In reply to kitanisi:
In reply to Sriram Yalavatti:
Hi,
Doubt 1.
Nobody predict the order of threads which are scheduled in same time slot.
This is because SystemVerilog/VHDL are for Hardware design, not software.
In Hardware world, nobody knows the order of simultaneous events.
You should keep it in your mind.
Doubt 2.
These behaviours are correct.
The key to understand these behaviour is - in which timeslot (when) is “i++” executed.

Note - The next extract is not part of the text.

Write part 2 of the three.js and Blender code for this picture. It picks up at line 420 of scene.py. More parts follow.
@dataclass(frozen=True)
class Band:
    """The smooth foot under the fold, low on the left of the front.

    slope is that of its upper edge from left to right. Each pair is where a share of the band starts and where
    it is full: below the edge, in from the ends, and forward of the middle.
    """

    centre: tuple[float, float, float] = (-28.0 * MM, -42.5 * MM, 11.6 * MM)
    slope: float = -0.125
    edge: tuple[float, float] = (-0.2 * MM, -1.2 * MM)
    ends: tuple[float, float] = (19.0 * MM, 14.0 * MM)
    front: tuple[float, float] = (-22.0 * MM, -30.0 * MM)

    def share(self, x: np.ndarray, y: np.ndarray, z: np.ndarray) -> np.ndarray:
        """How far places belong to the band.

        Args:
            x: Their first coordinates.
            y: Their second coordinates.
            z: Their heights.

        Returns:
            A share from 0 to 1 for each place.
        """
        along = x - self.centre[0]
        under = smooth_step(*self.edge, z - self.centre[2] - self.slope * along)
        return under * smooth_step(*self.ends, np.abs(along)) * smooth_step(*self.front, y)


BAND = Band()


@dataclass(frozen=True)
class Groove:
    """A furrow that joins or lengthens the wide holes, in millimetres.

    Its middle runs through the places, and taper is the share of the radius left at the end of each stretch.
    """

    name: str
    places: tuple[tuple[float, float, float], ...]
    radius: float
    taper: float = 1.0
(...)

- same time slot as $display, or
- one time slot later (because of #0) from $display.
Hello kitanisi,
Thank you for the response,
1)Your assumption is wrong about prediction of threads which are schedules in same time slot,
Why because if we do not have any control over the forks then the threads present in the
fork-join, fork-join_any and fork-join_none will execute sequentially.
example code:
module semaphore_example;
class driver;
task send(input string message);
begin
fork
begin
sem.get(2);
$display("=======%s",message);
sem.put(1);
end
begin
sem.get(1);
$display("---------%s",message);
sem.put(2);
end
begin
sem.get(2);
$display("+++++++++%s",message);
sem.put(1);
end
join
end
endtask
end
endclass
driver dr[3];
semaphore sem;
initial begin
foreach(dr[i])
dr[i]= new();
sem = new(2);
fork
dr[1].send("driver12");
dr[0].send("driver1");
dr[2].send("driver13");
dr[1].send("driver2");
join_none
end
endmodule
Try to analyse the above code with semaphore concept to control the threads. At the same time change the thread positions which are inside the send task then you will come to know how the thread is giving priorities to the threads.
2)If the behaviour is correct can you just elaborate the process in words, I couldn’t able to understand your points.